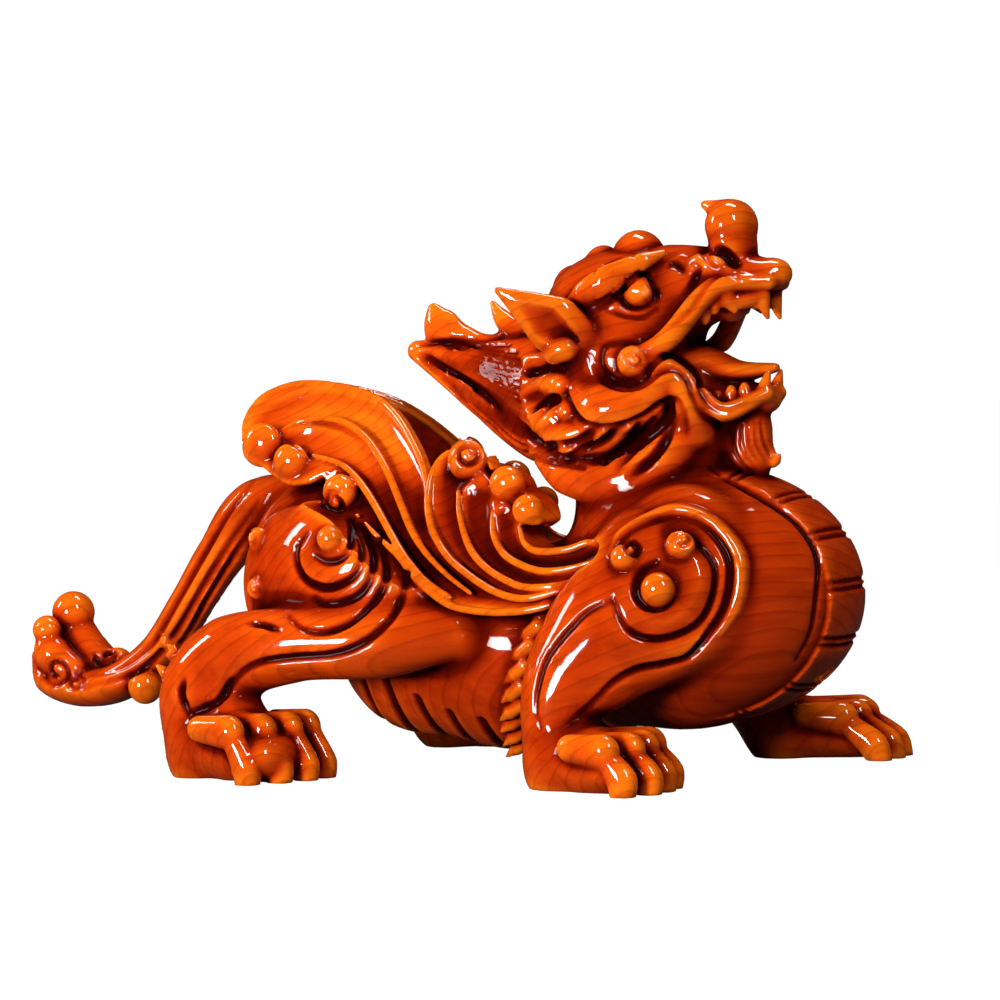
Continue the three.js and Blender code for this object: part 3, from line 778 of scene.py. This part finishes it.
MANE_LINES = (
    [(416, 344), (434, 341), (457, 337), (482, 337), (500, 333)],
    [(417, 345), (454, 344), (492, 350), (522, 357)],
    [(421, 350), (457, 359), (492, 367), (522, 373)],
    [(423, 354), (461, 375), (496, 390), (519, 399)],
    [(423, 355), (467, 382), (503, 411), (534, 434)],
    [(417, 354), (457, 386), (496, 421), (534, 443), (563, 452)],
    [(414, 355), (433, 371), (454, 390), (463, 405), (492, 430), (522, 455), (553, 466), (590, 472)],
)
MANE_STRANDS = (3, 3, 4, 5, 4, 3)
TUFTS = (
    [(566, 350), (545, 357), (522, 358)],
    [(562, 384), (540, 384), (520, 394)],
    [(566, 412), (547, 420), (533, 430)],
)
TUFT_GAPS = ([(556, 366), (538, 371), (524, 372)], [(558, 398), (542, 404), (530, 410)])
LOCKS = (
    [(672, 405), (668, 418), (657, 430), (642, 442), (630, 452), (617, 468)],
    [(640, 424), (628, 442), (612, 455), (594, 462)],
    [(622, 426), (607, 440), (590, 450), (569, 456)],
    [(672, 426), (661, 447), (645, 464), (630, 476)],
    [(596, 428), (584, 440), (568, 446), (552, 446)],
    [(655, 420), (642, 436), (628, 448), (606, 464)],
)


def carve_mane():
    """The mane that sweeps back to a point, the horn laid on it, and two locks on each side of the neck."""
    limb([(120, 0, 143), (94, 0, 150), (68, 0, 153), (44, 0, 160), (24, 0, 167), (3, 0, 174)],
         [30, 29, 28, 19, 12, 4.5], [30, 30, 24, 15, 10, 5], blend=6)
    limb([(84, 0, 194), (60, 0, 184), (40, 0, 175), (25, 0, 176), (15, 0, 183), (11, 0, 191)],
         [9, 6, 5, 8, 8.5, 3], [8, 6, 5, 6, 5, 2.5], blend=2)
    limb([(52, 0, 180), (44, 0, 186), (39, 0, 193)], [5, 4, 1.2], blend=2)
    for side in (RIGHT, LEFT):
        limb(on_side(side, [(140, 18, 142), (126, 25, 127), (106, 27, 119), (85, 26, 123), (64, 18, 136)]),
             [5, 8, 9, 9, 3], [5, 7, 8, 7, 3], blend=4)
        limb(on_side(side, [(108, 29, 140), (90, 32, 138), (74, 26, 145), (56, 17, 152)]), [7, 8, 6, 2],
             blend=3)


def carve_locks():
    for one, other, count in zip(MANE_LINES, MANE_LINES[1:], MANE_STRANDS):
        strands(one, other, count, 1.6, 1.2, 0.1, 0.7)
    for pixels in TUFTS:
        for line in flanks(seen(pixels)):
            roll(line, 4.0, 5.5, 0.9, 0.05, taper=0.9)
    cut_lines(TUFT_GAPS, 4.0, 2.4, 0.4, 0.3)
    cut_lines(LOCKS, 3.6, 2.4, 0.3, 0.2)


def level_soles():
    """Cuts the wood off flat at the ground."""
    heights = wood.low[2] + VOXEL * np.arange(wood.shape[2], dtype=np.float32)
    wood.field = np.maximum(wood.field, -heights)


def carve():
    """The whole figure. Lines that follow the photograph come after the forms that they are cut into."""
    carve_trunk()
    for side in (RIGHT, LEFT):
        carve_foreleg(side)
        carve_hindleg(side)
    carve_tail()
    carve_head()
    carve_mane()
    for side in (RIGHT, LEFT):
        carve_face(side)
    carve_plates()
    carve_belly()
    for side in (RIGHT, LEFT):
        carve_wing(side)
    carve_shoulder()
    carve_hip()
    cut_lines([CHEST_LINE], 1.6, 1.3)
    carve_face_lines()
    carve_locks()
    level_soles()


def mesh_of(block):
    """The wood's surface as a mesh in metres, kept inside the solid's box."""
    depth = 3.0
    grid = openvdb.FloatGrid(depth)
    grid.copyFromArray(np.clip(block.field, -depth, depth))
    points, triangles, quads = grid.convertToPolygons(isovalue=0.0, adaptivity=0.0)
    points = (block.low + np.asarray(points) * VOXEL) * MM
    points = np.clip(points, CAD_BOX[0], CAD_BOX[1])
    faces = np.vstack([triangles, quads[:, [0, 1, 2]], quads[:, [0, 2, 3]]]).astype(np.int32)
    mesh = bpy.data.meshes.new("pixiu_wood")
    mesh.vertices.add(len(points))
    mesh.vertices.foreach_set("co", points.astype(np.float32).ravel())
    mesh.loops.add(faces.size)
    mesh.loops.foreach_set("vertex_index", faces.ravel())
    mesh.polygons.add(len(faces))
    mesh.polygons.foreach_set("loop_start", np.arange(0, faces.size, 3, dtype=np.int32))
    mesh.update(calc_edges=True)
    mesh.validate()
    return mesh


def thinned(mesh, most):
    """A copy of a mesh with no more than most triangles, fewer where it is flat."""
    piece = bpy.data.objects.new("pixiu_wood", mesh)
    bpy.context.scene.collection.objects.link(piece)
    fewer = piece.modifiers.new("fewer", "DECIMATE")
    fewer.ratio = min(1.0, most / len(mesh.polygons))
    depsgraph = bpy.context.evaluated_depsgraph_get()
    result = bpy.data.meshes.new_from_object(piece.evaluated_get(depsgraph))
    bpy.data.objects.remove(piece)
    return result


def blurred(field, reach):
    """A field averaged over reach voxels to each side along every axis."""
    for axis in range(3):
        sums = np.cumsum(np.pad(field, [(reach + 1, reach) if k == axis else (0, 0) for k in range(3)],
                                mode="edge"), axis=axis, dtype=np.float64)
        ahead = np.take(sums, range(2 * reach + 1, sums.shape[axis]), axis=axis)
        behind = np.take(sums, range(0, sums.shape[axis] - 2 * reach - 1), axis=axis)
        field = ((ahead - behind) / (2 * reach + 1)).astype(np.float32)
    return field


# Relief is above 0 where the surface stands out of the wood within these reaches, and below 0 in hollows.
# The wood's colour uses it as painted shade, darker in the hollows, and as painted light, lighter on the
# ridges.
HOLLOW_REACHES = (4.5, 9.0)
HOLLOW_BAND = 3.0
WIDE_SHARE = 0.25


def mark_relief(mesh):
    """Gives each vertex its relief, which paints shade into the hollows and light onto the ridges of the
    wood's colour and sets its gloss, and the carved surface's normal.
    """
    points = np.empty(len(mesh.vertices) * 3, np.float32)
    mesh.vertices.foreach_get("co", points)
    points = points.reshape(-1, 3) / MM
    skin = np.clip(wood.field / HOLLOW_BAND, -1, 1)
    near, wide = (wood.at(points, blurred(skin, round(reach / VOXEL))) for reach in HOLLOW_REACHES)
    relief = mesh.attributes.new("relief", "FLOAT", "POINT")
    relief.data.foreach_set("value", (near + WIDE_SHARE * wide).astype(np.float32))
    mesh.normals_split_custom_set_from_vertices(wood.normals(points, 1.0))


carve()
statue = bpy.data.objects.new("pixiu_carving", thinned(mesh_of(wood), MOST_TRIANGLES))
bpy.context.scene.collection.objects.link(statue)
statue.data.polygons.foreach_set("use_smooth", np.ones(len(statue.data.polygons), bool))
mark_relief(statue.data)


def colour_ramp(tree, stops):
    ramp = tree.nodes.new("ShaderNodeValToRGB")
    elements = ramp.color_ramp.elements
    while len(elements) < len(stops):
        elements.new(0.5)
    for element, (place, colour) in zip(elements, stops):
        element.position = place
        element.color = (*colour, 1)
    return ramp


def rosewood():
    """Lacquered wood with growth rings, fibres and cloudy patches, glossed by relief, with painted shade in
    the hollows and painted light on the ridges of its colour, also set by relief.
    """
    material = bpy.data.materials.new("rosewood")
    material.use_nodes = True
    tree = material.node_tree
    shader = tree.nodes["Principled BSDF"]

    def node(kind, **inputs):
        made = tree.nodes.new("ShaderNode" + kind)
        for name, value in inputs.items():
            made.inputs[name.replace("_", " ")].default_value = value
        return made

    place = node("TexCoord")
    turned = node("Mapping", Location=(0.0, 0.25, 0.12), Rotation=(0.0, 0.1, -0.7))
    tree.links.new(place.outputs["Object"], turned.inputs["Vector"])

    rings = node("TexWave", Scale=62.0, Distortion=2.2, Detail=2.0, Detail_Scale=0.5)
    rings.wave_type = "RINGS"
    rings.rings_direction = "X"
    rings.wave_profile = "SAW"
    tree.links.new(turned.outputs["Vector"], rings.inputs["Vector"])

    stretched = node("Mapping", Scale=(14.0, 160.0, 160.0))
    tree.links.new(turned.outputs["Vector"], stretched.inputs["Vector"])
    streaks = node("TexNoise", Scale=1.0, Detail=5.0, Roughness=0.6)
    tree.links.new(stretched.outputs["Vector"], streaks.inputs["Vector"])
    clouds = node("TexNoise", Scale=14.0, Detail=2.0)
    tree.links.new(turned.outputs["Vector"], clouds.inputs["Vector"])

    relief = node("Attribute")
    relief.attribute_name = "relief"
    height = node("MapRange", From_Min=-0.28, From_Max=0.36)
    tree.links.new(relief.outputs["Fac"], height.inputs["Value"])
    # Painted shade and painted light: by relief, the colour runs from near black in the hollows to
    # yellow-orange on the ridges, standing in for shade and light on the carving.
    painted_shade_ramp = colour_ramp(tree, [(0.0, (0.03, 0.001, 0.0005)), (0.3, (0.17, 0.006, 0.0005)),
                                (0.5, (0.5, 0.033, 0.001)), (0.75, (0.72, 0.075, 0.002)),
                                (1.0, (0.9, 0.16, 0.004))])
    tree.links.new(height.outputs["Result"], painted_shade_ramp.inputs["Fac"])

    lines = colour_ramp(tree, [(0.0, (1, 1, 1)), (0.7, (0.9, 0.86, 0.8)), (0.93, (0.55, 0.42, 0.35)),
                               (1.0, (0.9, 0.9, 0.9))])
    tree.links.new(rings.outputs["Fac"], lines.inputs["Fac"])
    fibres = colour_ramp(tree, [(0.3, (0.62, 0.5, 0.42)), (0.55, (1, 1, 1)), (0.75, (1.15, 1.2, 1.2))])
    tree.links.new(streaks.outputs["Fac"], fibres.inputs["Fac"])
    patches = colour_ramp(tree, [(0.35, (0.78, 0.7, 0.7)), (0.65, (1.1, 1.12, 1.1))])
    tree.links.new(clouds.outputs["Fac"], patches.inputs["Fac"])
    colour = painted_shade_ramp.outputs["Color"]
    for layer, amount in ((lines, 0.55), (fibres, 0.7), (patches, 0.8)):
        mixed = tree.nodes.new("ShaderNodeMix")
        mixed.data_type = "RGBA"
        mixed.blend_type = "MULTIPLY"
        mixed.inputs["Factor"].default_value = amount
        tree.links.new(colour, mixed.inputs["A"])
        tree.links.new(layer.outputs["Color"], mixed.inputs["B"])
        colour = mixed.outputs["Result"]
    tree.links.new(colour, shader.inputs["Base Color"])

    bump = node("Bump", Strength=0.08, Distance=0.0004)
    tree.links.new(streaks.outputs["Fac"], bump.inputs["Height"])
    tree.links.new(bump.outputs["Normal"], shader.inputs["Normal"])
    polish = node("MapRange", From_Min=-0.1, From_Max=0.15, To_Min=0.05, To_Max=1.0)
    tree.links.new(relief.outputs["Fac"], polish.inputs["Value"])
    tree.links.new(polish.outputs["Result"], shader.inputs["Coat Weight"])
    shader.inputs["Roughness"].default_value = 0.45
    shader.inputs["Specular IOR Level"].default_value = 0.0
    shader.inputs["Coat Roughness"].default_value = 0.06
    shader.inputs["Coat IOR"].default_value = 1.5
    return material


statue.data.materials.append(rosewood())
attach(statue, "root")
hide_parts("pixiu")


def add_camera():
    data = bpy.data.cameras.new("camera")
    camera = bpy.data.objects.new("camera", data)
    bpy.context.scene.collection.objects.link(camera)
    camera.location = Vector(EYE * MM)
    camera.rotation_mode = "QUATERNION"
    facing = Vector(-EYE_BACK).to_track_quat("-Z", "Y")
    camera.rotation_quaternion = facing @ Quaternion((0, 0, 1), radians(-CAMERA_ROLL))
    data.sensor_width = 36.0
    data.lens = data.sensor_width * FOCAL_PIXELS / PHOTO_PIXELS
    data.clip_start = 0.05
    data.clip_end = 50.0
    bpy.context.scene.camera = camera


def add_light(name, place, aim, size, power):
    data = bpy.data.lights.new(name, "AREA")
    data.shape = "RECTANGLE"
    data.size, data.size_y = size
    data.energy = power
    light = bpy.data.objects.new(name, data)
    bpy.context.scene.collection.objects.link(light)
    light.location = place
    light.rotation_euler = (Vector(aim) - Vector(place)).to_track_quat("-Z", "Y").to_euler()


def add_floor():
    """A wide pale floor that looks as bright as the backdrop, with soft shadows under the statue."""
    bpy.ops.mesh.primitive_plane_add(size=30.0)
    floor = bpy.context.object
    floor.name = "floor"
    material = bpy.data.materials.new("pale_floor")
    material.use_nodes = True
    tree = material.node_tree
    shader = tree.nodes["Principled BSDF"]
    shader.inputs["Base Color"].default_value = (0.07, 0.06, 0.05, 1)
    shader.inputs["Roughness"].default_value = 1.0
    shader.inputs["Specular IOR Level"].default_value = 0.0
    shader.inputs["Emission Color"].default_value = (1, 1, 1, 1)
    path = tree.nodes.new("ShaderNodeLightPath")
    bright = tree.nodes.new("ShaderNodeMath")
    bright.operation = "MULTIPLY"
    bright.inputs[1].default_value = 1.0
    tree.links.new(path.outputs["Is Camera Ray"], bright.inputs[0])
    tree.links.new(bright.outputs["Value"], shader.inputs["Emission Strength"])
    floor.data.materials.append(material)


def add_world():
    """A white backdrop for the camera, which lights the statue only softly."""
    world = bpy.data.worlds.new("studio")
    world.use_nodes = True
    tree = world.node_tree
    background = tree.nodes["Background"]
    background.inputs["Color"].default_value = (1, 1, 1, 1)
    path = tree.nodes.new("ShaderNodeLightPath")
    strength = tree.nodes.new("ShaderNodeMapRange")
    strength.inputs["To Min"].default_value = 0.015
    strength.inputs["To Max"].default_value = 1.05
    tree.links.new(path.outputs["Is Camera Ray"], strength.inputs["Value"])
    tree.links.new(strength.outputs["Result"], background.inputs["Strength"])
    bpy.context.scene.world = world


add_camera()
add_light("key", (-0.35, -1.7, 0.3), (0.05, 0, 0.1), (0.4, 0.4), 35)
add_light("right", (1.15, -0.8, 1.1), (0.1, 0, 0.1), (0.2, 0.6), 13)
add_light("left", (-1.3, -0.5, 0.8), (0.0, 0, 0.1), (0.25, 0.5), 8)
add_light("top", (0.1, 0.35, 1.5), (0.05, 0, 0.1), (0.7, 0.25), 10)
add_floor()
add_world()
bpy.context.scene.view_settings.view_transform = "Standard"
▬▬▬▬▬▬▬▬▬▬
Problem details: Find "scene". Copy every line it occurs in.

Solution below:
Continue the three.js and Blender code for this object: part 3, from line 778 of scene.py. This part finishes it.
    bpy.context.scene.collection.objects.link(piece)
bpy.context.scene.collection.objects.link(statue)
    bpy.context.scene.collection.objects.link(camera)
    bpy.context.scene.camera = camera
    bpy.context.scene.collection.objects.link(light)
    bpy.context.scene.world = world
bpy.context.scene.view_settings.view_transform = "Standard"